Abstract

The goal of network analysis is to focus on relationships between social entities. It is used widely in the social and behavioral sciences, as well as in political science, economics, psychology andorganizational science. The social network approach has a long history and it has been developed over the last 60 years by researchers in psychology, sociology and anthropology. Nowadays, using high-speed computers, network analysis is mostly used for graphical presentation of relationships and dependencies; moreover, networks comprise graphical representations of the relationships (edges) between variables (nodes). Network analysis provides the capacity to estimate complex patterns of relationships and the network structure can be analyzed to reveal core features of the network. Recent developments however, stress the usefulness of network-based approaches for measurement models in social sciences, where CFA and IRT are are complemented by network approaches.
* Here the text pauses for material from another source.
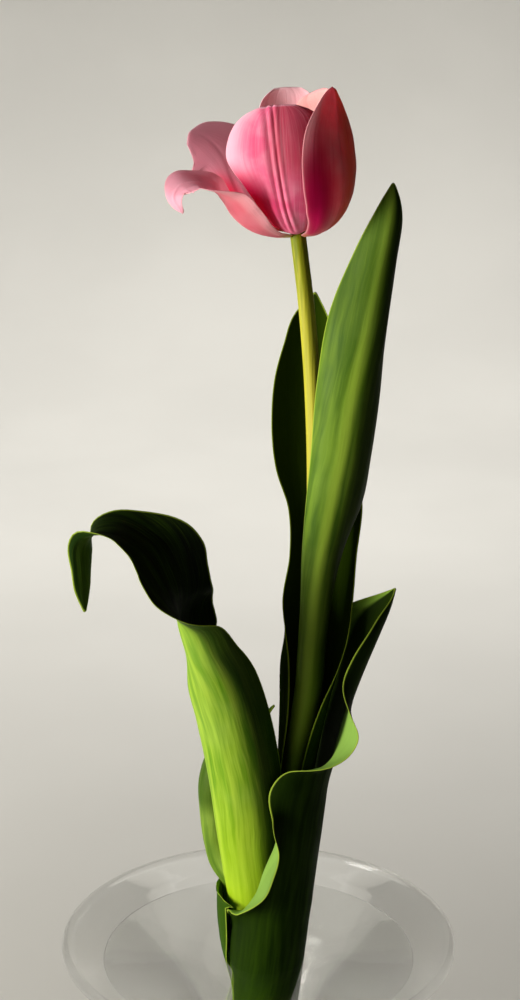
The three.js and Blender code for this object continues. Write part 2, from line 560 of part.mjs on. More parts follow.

In this paper we provide an overview of networks of European economic universities, and present and compare the results of classical Item Response Theory (Birnbaum model) and Latent Network Models (Ising and Residual Network Model) for measurement of networking ability among Polish economic universities. All calculations are conducted using R software. The results of IRT model shows that the highest significant difficulty parameters (that can be regarded as network “attractiveness”) are characteristic for CEEMAN, CESEENET and MAGNACARTA networks, whereas the lowest but insignificant parameters are related to ATLAS, PRME and NICE. Because of lack of evidence of unidimenstionality of common factor IRT model and lot of insignificant parameters, the Latent Network Model and Residual Network Model were used. The application of LNM and RNM revealed three-dimensional structure of latent networks. First cluster consists with relatively attractive networks (EUA, CESEENET, MAGNACARTA, NICE, CEEMAN), second cluster represents the average attractiveness (CEMS, EDAMBA, PIM) and the third is based on networks with lowest difficulty parameters (EFMD, PRME, ATLAS).